At times, and increasingly as the books go on, Blake writes as if he is leading a seminar. I found the self-helpy tone annoying:
And while so many other screenwriting schools focus on the can’ts, that’s how Strike Back U. is different.
Because we know you can.
In this case and others, this tone does no good. It is both belittling and falsely optimistic, as it presents an optimism that is based on nothing. It implies that this isn’t just a course for beginners, but a magic key that will unlock the secrets to screenwriting success.
Snyder is also a little too unapologetically commercial. While I praise him for not giving into critics who fault his mainstream taste, he eschews defenses when defenses are warranted.
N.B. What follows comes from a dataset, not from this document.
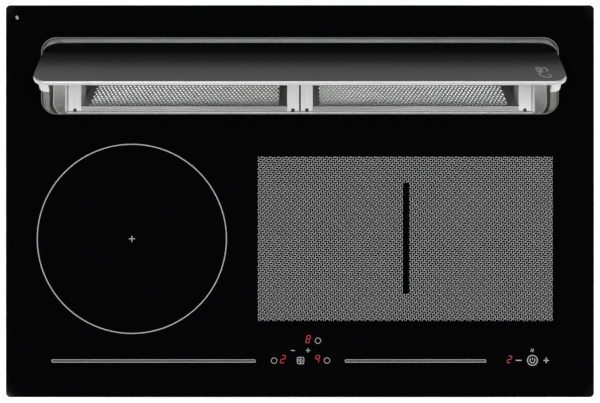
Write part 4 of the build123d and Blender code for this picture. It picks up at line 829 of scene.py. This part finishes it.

He will make passing mention of how his breakdowns can be applied to less-commercial movies too, but more often than not it almost feels like he’s taunting his critics.
Snyder tells writers to get through writer’s block by thinking, “Here’s the bad way to do this,” and then doing it. He points to Four Christmases’s 22% Rotten Tomatoes score as something we should find encouraging. And on some level, the very nature of the exercise feels like one of imitation.
Frankly, I think the StC series is the best of the how-to books I’ve read, but they’re not fundamentally different. Sure, they are written by somebody with a little more experience. But if you disagree with the thesis at the heart of this class of books — the idea that there is a formula, and you can learn it — the Save the Cat! books will not change your mind.
But if you’re okay with the notion that there is a universally and emotionally pleasing cadence to movies and you are looking for some help mastering it, the Save the Cat! books present these ideas clearly and manageably without forcing it. The books offer a lot of simple and well-thought-out tips to make your movies better, and they present Hollywood in a realistic (yet painfully optimistic) way.
Bottom line: The StC books are not the Holy Grail counter-example they’re often purported to be, but from what I have read, they are indeed the best how-tos being sold.